La sovrapposizione tra queste due parole, che si muovono dentro il perimetro semantico di verità-fede-fedeltà-lealtà, è la chiave per entrare nel segreto di questo salmo. Il salmista chiede al suo Dio, che è il Dio dell’alleanza e quindi il Dio del patto reciproco, di essere più grande della reciprocità. E la possibilità di questa operazione paradossale sta soprattutto nella semantica della bellissima parola emét, che significa ad un tempo: verità e fedeltà. Torna di nuovo quel "ricordati di te" così comune nei salmi. Quando seduti sulle macerie del passato, nel tempo del fallimento e della sventura, la prima preghiera non è più quella dei tempi ordinari: «Dio ricordati di me». Nei tempi tremendi l’esercizio della memoria diventa radicale e stupendo. L’uomo fa ricorso alla risorsa di ultima istanza e osa dire a Dio: "ricordati di te", ricordati di chi sei. E nasce la preghiera più bella, quella che diciamo a Dio ma anche quella che ci diciamo tra di noi quando, seduti sul mucchio di spazzatura di ciò che resta dei nostri patti, troviamo ancora le forze per un’ultima richiesta: "ricordati chi eri, ricordati chi sei". La fedeltà ad un patto ha quindi la sua radice e ragione nella verità. Un’espressione simile che si legge in altri salmi è: "per amore del tuo nome". Come a dire: "Tu YHWH non sei come noi, che siamo legati e imprigionati dentro la legge di reciprocità e di condizionalità dei nostri patti.
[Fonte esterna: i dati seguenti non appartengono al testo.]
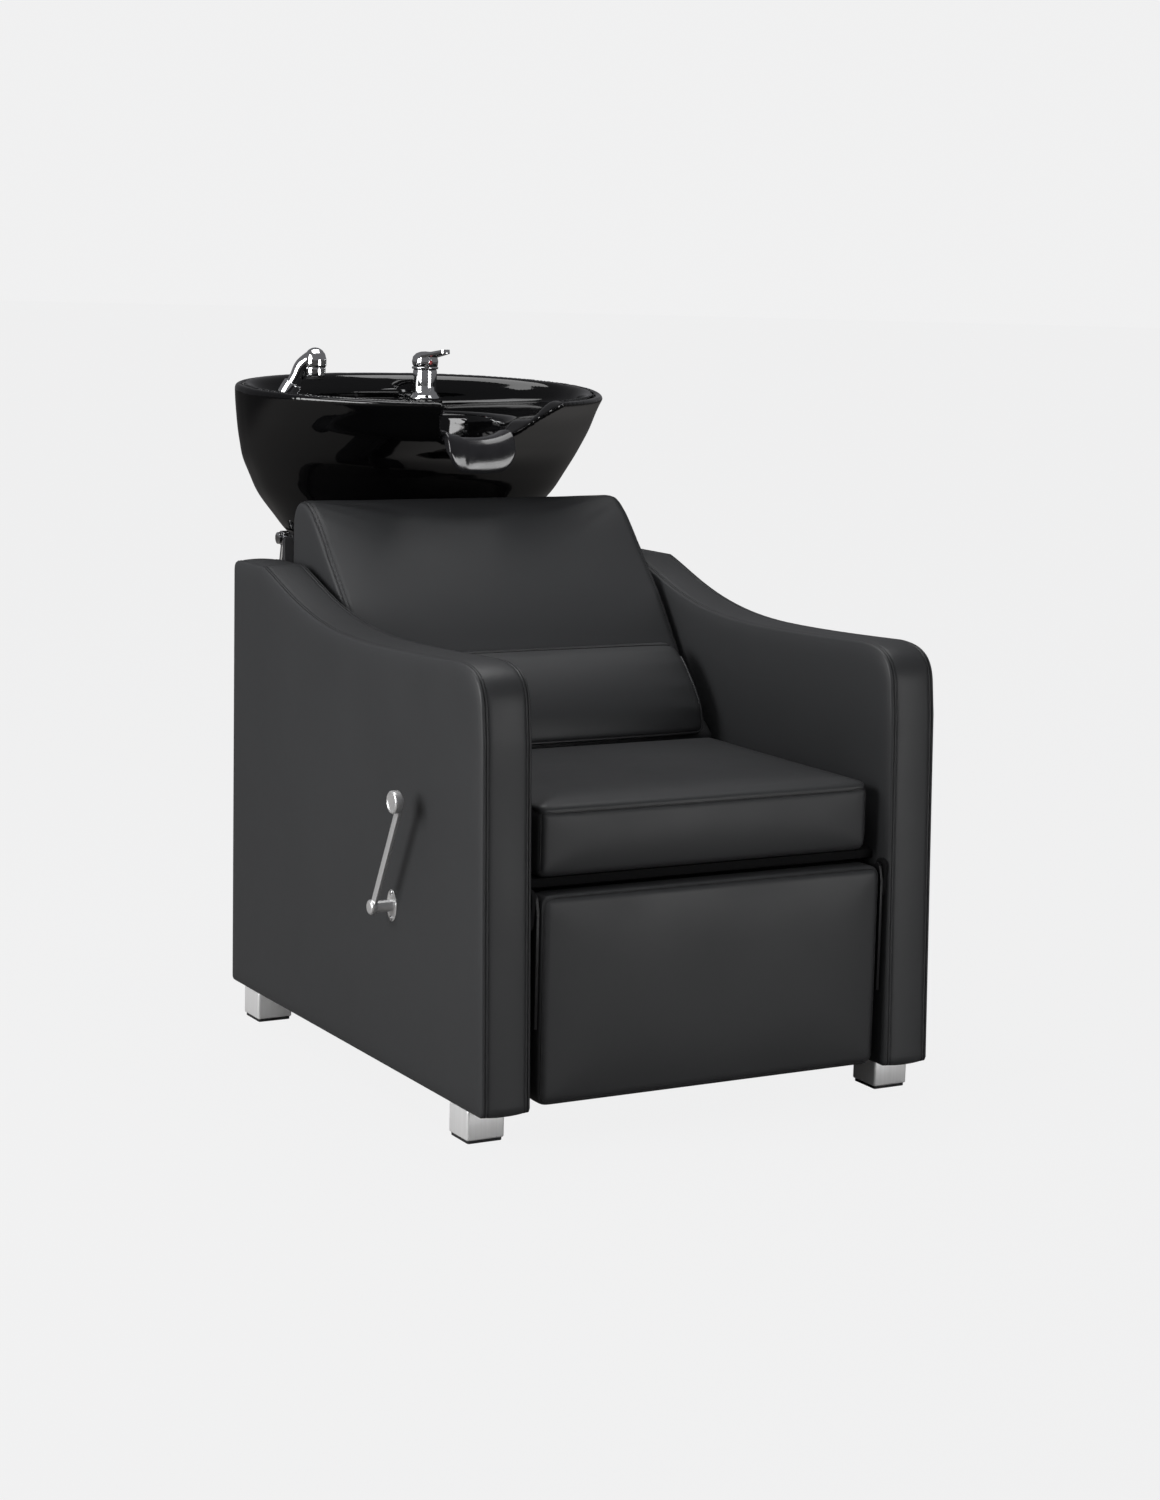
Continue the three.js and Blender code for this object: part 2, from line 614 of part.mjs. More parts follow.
// The hollow inside the rim: a short wall down to a sloping shelf, and the deep well in its middle.
function basinHollow() {
  const { shelf, edge } = WELL_Z;
  const rings = [
    { z: DRAIN.top, front: 874, half: 27, wide: DRAIN.y, rear: 926 },
    { z: 704, front: 864, half: 42, wide: DRAIN.y, rear: 934 },
    { z: 725, front: 858, half: 66, wide: 898, rear: 946 },
    { z: 760, front: 842, half: 86, wide: 892, rear: 960 },
    { z: 800, front: 806, half: 98, wide: 882, rear: 972 },
    { z: 838, front: 742, half: 106, wide: 868, rear: 980 },
    { z: edge - 6, front: 722, half: 112, wide: 860, rear: 984 },
    { z: edge, front: 712, half: 122, wide: 860, rear: 992, lift: 0.3 },
    { z: edge + 6, front: 690, half: 190, wide: 880, rear: 1022, lift: 0.45 },
    { z: shelf, front: 672, half: 244, wide: 900, rear: 1038, round: 1.8, lift: 0.05 },
    { z: shelf + 8, front: 656, half: 256, wide: 903, rear: 1046, round: 1.65, lift: 0.5 },
    { z: RIM.frontZ - 5, front: 644, half: 261, wide: 903, rear: 1051, round: 1.6, lift: 1 },
    { z: RIM.frontZ + 1, front: 636, half: 265, wide: 903, rear: 1056, round: 1.6, lift: 1 },
    { z: RIM.frontZ + 30, front: 636, half: 265, wide: 903, rear: 1056, round: 1.6, lift: 1 },
  ];
  return loft(rings.map(basinRing));
}

// The open space under the shelf, between the outer skin and the well, which keeps the walls thin.
function basinUnderside() {
  const skin = 11;
  const outside = BASIN_SECTIONS.filter(({ z }) => z < 852).map((section) => grown(section, -skin));
  const low = { ...outside[0], z: 640 };
  const high = { ...outside.at(-1), z: 856, front: 790, half: 256, rear: 1048, lift: 0.5 };
  const inside = [
    { z: 684, front: 856, half: 44, wide: DRAIN.y, rear: 944 },
    { z: 704, front: 846, half: 64, wide: 898, rear: 952 },
    { z: 725, front: 838, half: 82, wide: 896, rear: 962 },
    { z: 760, front: 820, half: 98, wide: 890, rear: 973 },
    { z: 800, front: 790, half: 109, wide: 882, rear: 983 },
    { z: 838, front: 740, half: 116, wide: 868, rear: 991 },
    { z: 880, front: 730, half: 120, wide: 868, rear: 994 },
  ];
  const frontBlock = box(-118, 118, 600, 866, 600, 900);
  return cut(loft([low, ...outside, high].map(basinRing)), loft(inside.map(basinRing)), frontBlock);
}

// The neck notch in (x, z): sloping sides that meet in a round floor.
function notchShape() {
  const { halfTop, halfMid, topZ, midZ, floor } = NOTCH;
  const shape = new THREE.Shape();
  shape.moveTo(-halfTop - 22, topZ + 26);
  shape.lineTo(-halfTop, topZ);
  shape.lineTo(-halfMid, midZ);
  shape.quadraticCurveTo(-halfMid * 0.6, floor, 0, floor);
  shape.quadraticCurveTo(halfMid * 0.6, floor, halfMid, midZ);
  shape.lineTo(halfTop, topZ);
  shape.lineTo(halfTop + 22, topZ + 26);
  return shape;
}

function tapBoss({ x, y, boss }) {
  return cylinderZ(x, y, boss, TAP_BOSS.bottom, TAP_BOSS.top, 28);
}

function tapHole({ x, y, hole }) {
  return cylinderZ(x, y, hole, 840, 900, 24);
}

function basin() {
  const shell = cut(basinBody(), basinHollow(), basinUnderside());
  return cut(
    join(shell, tapBoss(MIXER), tapBoss(SHOWER)),
    prismY(notchShape(), NOTCH.front, NOTCH.rear, 8),
    cylinderZ(0, DRAIN.y, DRAIN.radius, 640, 720, 32),
    tapHole(MIXER),
    tapHole(SHOWER),
  );
}

// The height of the notch's floor at a given distance from the centre plane.
function notchFloor(x) {
  const { halfMid, midZ, floor } = NOTCH;
  const share = Math.min(1, Math.abs(x) / halfMid);
  const t = 3 - Math.sqrt(9 - 5 * share);
  return floor + (midZ - floor) * t * t;
}

// Soft neck rest: it lies in the notch, rolls over the lip and hangs down in front of it.
function neckRest() {
  const half = 53;
  const rings = [];
  for (let i = 0; i <= 20; i += 1) {
    const x = -half + (i / 20) * 2 * half;
    const floor = notchFloor(x) + 1.5;
    const edge = Math.abs(x) / half;
    const drop = 42 - 18 * edge ** 2;
    const section = [
      [748 - 4 * edge, floor],
      [748 - 4 * edge, floor + 4],
      [732, floor + 7.5],
      [714, floor + 8.5],
      [702, floor + 5],
      [693, floor - 4],
      [689, floor - 18],
      [688, floor - drop + 3],
      [691, floor - drop],
      [696, floor - drop + 2],
      [699, floor - 17],
      [702, floor - 6],
      [709, floor],
    ];
    rings.push(section.map(([y, z]) => new THREE.Vector3(x, y, z)));
  }
  return loft(rings);
}

// Steel strap under the basin with an ear on each side for the pivot bolt.
function tiltStrap() {
  const { ear, thick, width, earTop, under } = STRAP;
  const lower = [[ear + thick, earTop], [ear + thick, 672], [162, under - thick]];
  const upper = [[148, under], [ear, 677], [ear, earTop]];
  const mirrored = (points) => points.map(([x, z]) => [-x, z]).reverse();
  const outline = [...lower, ...mirrored(lower), ...mirrored(upper), ...upper];
  const shape = new THREE.Shape();
  shape.moveTo(...outline[0]);
  for (const [x, z] of outline.slice(1)) {
    shape.lineTo(x, z);
  }
  const strap = prismY(shape, PIVOT.y - width / 2, PIVOT.y + width / 2, 4);
  return cut(strap, cylinderX(PIVOT.y, PIVOT.z, PIVOT.hole, -ear - 20, ear + 20, 20));
}

function drainFlange() {
  const z = DRAIN.top;
  return turned(0, DRAIN.y, [
    [20, z - 24],
    [22.6, z - 24],
    [22.6, z + 0.4],
    [26, z + 0.4],
    [26, z + 1.6],
    [23, z + 2.6],
    [20, z + 1.4],
    [20, z - 24],
  ]);
}

function drainTailpiece() {
  return turned(0, DRAIN.y, [
    [16, 600],
    [19, 600],
    [19, 640],
    [27, 641],
    [27, 674],
    [20.5, 674.5],
    [16, 674.5],
    [16, 600],
  ]);
}

// Perforated basket that drops into the drain, with a small lifting knob.
function drainStrainer() {
  const z = DRAIN.top;
  const basket = turned(0, DRAIN.y, [
    [0, z - 8],
    [17, z - 8],
    [19, z + 2],
    [22, z + 3],
    [22, z + 4],
    [17.5, z + 3.6],
    [15.5, z - 6],
    [4, z - 6],
    [3, z + 2],
    [4.5, z + 5],
    [3, z + 7],
    [0, z + 7.5],
  ]);
  const holes = [];
  for (let i = 0; i < 8; i += 1) {
    const turn = (i / 8) * Math.PI * 2;
    const x = 10 * Math.cos(turn);
    const y = DRAIN.y + 10 * Math.sin(turn);
    holes.push(cylinderZ(x, y, 2.2, z - 12, z - 2, 10));
  }
  return cut(basket, ...holes);
}

// ---------------------------------------------------------------- taps and hand shower

const MIXER_TOP = TAP_BOSS.top + 46;
const SHANK_END = TAP_BOSS.underShelf - GAP - 22;

function mixerBody() {
  const z = TAP_BOSS.top;
  const nut = TAP_BOSS.underShelf - GAP;
  return turned(MIXER.x, MIXER.y, [
    [0, SHANK_END],
    [15, SHANK_END],
    [15, nut - 8],
    [22, nut - 8],
    [22, nut],
    [15, nut],
    [15, z + GAP],
    [24, z + GAP],
    [24, z + 3],
    [20, z + 6],
    [18.5, z + 11],
    [18.5, MIXER_TOP],
    [0, MIXER_TOP],
  ]);
}

function mixerRing() {
  const z = MIXER_TOP + GAP;
  return turned(MIXER.x, MIXER.y, [[0, z], [20, z], [20.6, z + 2], [20, z + 4], [0, z + 4]]);
}

// Domed cap with the flat lever that points to the front. Its skirt is cut away at the rear, so
// that it can tip up.
function mixerLever() {
  const z = MIXER_TOP + 4 + 2 * GAP;
  const dome = turned(MIXER.x, MIXER.y, [
    [0, z],
    [19.5, z],
    [20.5, z + 8],
    [19, z + 15],
    [14, z + 20],
    [7, z + 22.5],
    [0, z + 23],
  ]);
  const handle = new THREE.Shape();
  handle.moveTo(-14, -8);
  handle.bezierCurveTo(-13, -40, -9, -52, -8, -68);
  handle.absarc(0, -68, 8, Math.PI, 0);
  handle.bezierCurveTo(9, -52, 13, -40, 14, -8);
  const blade = prismZ(handle, -3, 3, 8)
    .rotateX(THREE.MathUtils.degToRad(-8))
    .translate(MIXER.x, MIXER.y, z + 15);
  const wedge = new THREE.Shape();
  wedge.moveTo(MIXER.y - 4, z - 2);
  wedge.lineTo(MIXER.y + 30, z - 2);
  wedge.lineTo(MIXER.y + 30, z + 15);
  return cut(join(dome, blade), prismX(wedge, MIXER.x - 30, MIXER.x + 30, 2));
}

// Threaded copper tail that a flexible supply hose screws on to.
function inletTail(side) {
  return cylinderZ(MIXER.x + side * 8, MIXER.y, 5, SHANK_END - 40, SHANK_END - GAP, 20);
}

const SHOWER_LEAN = THREE.MathUtils.degToRad(SHOWER.lean);
const SHOWER_AZIMUTH = THREE.MathUtils.degToRad(SHOWER.azimuth);
const SHOWER_AXIS = new THREE.Vector3(
  Math.sin(SHOWER_LEAN) * Math.cos(SHOWER_AZIMUTH),
  Math.sin(SHOWER_LEAN) * Math.sin(SHOWER_AZIMUTH),
  Math.cos(SHOWER_LEAN),
);
const SHOWER_SEAT = new THREE.Vector3(SHOWER.x, SHOWER.y, TAP_BOSS.top + 8);

// A point above the seat, a given distance out in the direction that the shower leans.
function outFromSeat(distance, z) {
  const x = SHOWER.x + distance * Math.cos(SHOWER_AZIMUTH);
  return new THREE.Vector3(x, SHOWER.y + distance * Math.sin(SHOWER_AZIMUTH), z);
}

// A cylinder along the leaning axis of the shower, between two distances from its seat.
function leaning(radiusLow, radiusHigh, from, to, sides = 28) {
  const geometry = new THREE.CylinderGeometry(radiusHigh, radiusLow, to - from, sides);
  geometry.translate(0, (from + to) / 2, 0);
  geometry.applyQuaternion(new THREE.Quaternion().setFromUnitVectors(Y, SHOWER_AXIS));
  return geometry.translate(SHOWER_SEAT.x, SHOWER_SEAT.y, SHOWER_SEAT.z);
}

function showerHolder() {
  const z = TAP_BOSS.top;
  const flange = turned(SHOWER.x, SHOWER.y, [
    [0, z - 36],
    [9.5, z - 36],
    [9.5, z + GAP],
    [19, z + GAP],
    [19, z + 4],
    [15, z + 9],
    [0, z + 9],
  ]);
  return cut(join(flange, leaning(15, 14, 0, 22)), leaning(11, 11, 4, 40));
}

function showerHandset() {
  const point = (t) => SHOWER_SEAT.clone().addScaledVector(SHOWER_AXIS, t);
  const route = new THREE.CatmullRomCurve3([
    point(5),
    point(18),
    point(32),
    outFromSeat(SHOWER.reach - 19, 942),
    outFromSeat(SHOWER.reach - 6, 953),
  ]);
  const tube = new THREE.ExtrudeGeometry(new THREE.Shape().absarc(0, 0, 10.5, 0, Math.PI * 2), {
    extrudePath: route,
    steps: 10,
    curveSegments: 10,
  });
  const { x, y } = outFromSeat(SHOWER.reach, 0);
  const head = turned(x, y, [
    [0, 926],
    [14, 926],
    [15, 930],
    [15, 940],
    [16.5, 946],
    [16.5, 954],
    [13, 963],
    [7, 968],
    [0, 970],
  ]);
  return join(tube, head);
}

function showerFace() {
  const { x, y } = outFromSeat(SHOWER.reach, 0);
  return turned(x, y, [[0, 922], [11, 922], [12.5, 923], [12.5, 926 - GAP], [0, 926 - GAP]]);
}

function basinAssembly() {
  add("basin", basin(), GLAZE);
  add("neck_rest", neckRest(), GEL);
  add("tilt_strap", tiltStrap(), BLACK_STEEL);
  add("drain_flange", drainFlange(), CHROME);
  add("drain_tailpiece", drainTailpiece(), PLASTIC);
  add("drain_strainer", drainStrainer(), CHROME);
  add("mixer_body", mixerBody(), CHROME);
  add("mixer_ring", mixerRing(), CHROME);
  add("mixer_lever", mixerLever(), CHROME);
  add("inlet_tail_hot", inletTail(-1), SATIN);
  add("inlet_tail_cold", inletTail(1), SATIN);
  add("shower_holder", showerHolder(), CHROME);
  add("shower_handset", showerHandset(), CHROME);
  add("shower_face", showerFace(), RUBBER);
}

// ---------------------------------------------------------------- the unit

addPair("arm", arm, LEATHER);
addFeet();
addFrame();
add("seat_cushion", seatCushion(), LEATHER);
add("backrest", backrest(), LEATHER);
add("lumbar_pillow", lumbarPillow(), LEATHER);
footrest();
lever();
stand();
basinAssembly();

const overall = new THREE.Box3().setFromObject(unit);
unit.position.set(-(overall.min.x + overall.max.x) / 2, -(overall.min.y + overall.max.y) / 2, 0);

const group = new THREE.Group();
group.name = "shampoo_backwash_unit";
group.add(unit);

export default group;
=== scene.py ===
"""Shampoo backwash unit: the looks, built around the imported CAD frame.

Shapes are written in the chair's own frame, in millimetres: x = 0 is the chair's middle plane, y = 0 the
front of the arms, +Y runs to the basin and z = 0 is the floor. at() and put() turn that into the row frame,
in metres.
"""

import json
import math
from contextlib import contextmanager

import bmesh
import bpy
import numpy as np
from mathutils import Matrix, Vector
from mathutils.bvhtree import BVHTree
from mathutils.geometry import delaunay_2d_cdt

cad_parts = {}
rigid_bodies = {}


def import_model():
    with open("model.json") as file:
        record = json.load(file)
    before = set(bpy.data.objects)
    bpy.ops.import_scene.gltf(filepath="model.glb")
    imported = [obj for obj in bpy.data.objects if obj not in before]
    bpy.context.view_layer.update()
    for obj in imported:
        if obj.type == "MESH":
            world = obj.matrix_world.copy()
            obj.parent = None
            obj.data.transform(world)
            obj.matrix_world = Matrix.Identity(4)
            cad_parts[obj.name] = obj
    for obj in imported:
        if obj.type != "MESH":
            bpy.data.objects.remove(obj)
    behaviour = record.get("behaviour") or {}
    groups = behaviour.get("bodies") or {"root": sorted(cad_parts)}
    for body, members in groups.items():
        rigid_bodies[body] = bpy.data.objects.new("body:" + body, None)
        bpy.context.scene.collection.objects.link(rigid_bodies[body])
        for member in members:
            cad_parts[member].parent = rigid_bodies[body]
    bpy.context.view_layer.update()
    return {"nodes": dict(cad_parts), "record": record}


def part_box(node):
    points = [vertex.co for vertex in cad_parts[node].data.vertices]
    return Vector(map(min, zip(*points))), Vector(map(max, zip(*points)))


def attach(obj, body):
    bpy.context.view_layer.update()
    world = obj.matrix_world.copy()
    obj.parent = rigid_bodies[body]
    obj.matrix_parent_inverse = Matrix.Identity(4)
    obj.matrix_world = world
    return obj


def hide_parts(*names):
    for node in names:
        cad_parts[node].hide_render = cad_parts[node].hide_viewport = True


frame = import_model()
RECORD_BODIES = frame["record"]["behaviour"]["bodies"]
BODY_OF = {node: body for body, nodes in RECORD_BODIES.items() for node in nodes}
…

Tu sei più grande perché sei capace di continuare ad essere fedele ad un patto anche quando noi lo tradiamo, tu sei Dio vero perché sei libero anche dalla reciprocità. Per questo devi essere fedele al tuo nome, devi essere leale al tuo ’per sempre’ proprio e perché noi non lo siamo più. Sii più grande della libertà che ci hai donato". Ed è stato così, ripetendo queste preghiere, che anche noi abbiamo imparato a pronunciare i nostri "per sempre". Ricordando a Dio i suoi "per sempre" siamo diventati capaci di dirli anche noi. E quindi abbiamo imparato il perdono, anche noi abbiamo appreso una fedeltà più grande per amore del "nostro nome", per una misteriosa fedeltà vera a noi stessi che ci ha fatto diventare, qualche volta, migliori delle nostre reciprocità.
Nei secoli, questo salmo è stato pregato da molti uomini e donne che davanti alle macerie della vita adulta hanno ricordato a Dio la verità della prima alleanza e della prima vocazione; e mentre la ricordavano a Dio l’hanno ricordata a se stessi, in una nuova esperienza di reciprocità – da adulti la verità-fedeltà al nostro "nome" può risorgere solo se qualcun altro ce la ricorda. Sappiamo che all’inizio c’era stata una voce vera, una chiamata e un’alleanza. Abbiamo risposto con generosità, abbiamo creduto a quella verità più vera. E abbiamo iniziato il cammino, ci siamo impolverati lungo la strada, e un giorno ci siamo ritrovati in esilio in una terra straniera, anche quando non eravamo mai usciti da una casa o da un convento. Si diventa adulti dentro una vocazione quando si riesce a capire che la vita che stiamo facendo non è quella che volevamo fare, e nasce una profonda sensazione di infedeltà, una infedeltà che non è tradimento ma svelamento della verità della prima voce. Qualche volta, lungo questi fiumi, riusciamo anche noi a gridare a Dio "ricordati di te", per dirgli: "io non ce l’ho fatta a custodire la fedeltà del primo patto, ma tu devi essere fedele. E se tu sei fedele al patto con me non mi manca nulla, è un bel modo di invecchiare e di morire". Se la fede è anche corda (fides) allora si continua la scalata e non si precipita finché uno dei due non molla la presa.
Molto bella e misteriosa è la conclusione del salmo, il suo ultimo "ricordati": «Ricorda mio Signore: nel mio ventre io porto dei popoli il disonore» (89,51). Come non leggere qui una eco del canto del servo di Isaia?! («Eppure egli si è caricato delle nostre sofferenze, si è addossato i nostri dolori»: 53,4). Il poeta diventa nelle sue viscere (in sinu) immagine del popolo sofferente, esiliato, umiliato. Molto bello il commento di Guido Ceronetti a questo verso: «Se c’è un principio unificatore non d’invenzione teologica è questo disonore che ci accomuna. Ma in questo testo è anche la Scrittura stessa che parla, e dice di sé, con implacabile spudoratezza sacra, quel che ha portato del mondo e nel mondo» (Il libro dei salmi, p. 274).
Tutti i grembi dei servi e delle serve sofferenti della storia sono stati il luogo dove è maturato un seme diverso, che un giorno si raccolse nel seno di una vergine. Il "rallegrati o Maria" è la risposta ai tanti "ricordati o Dio".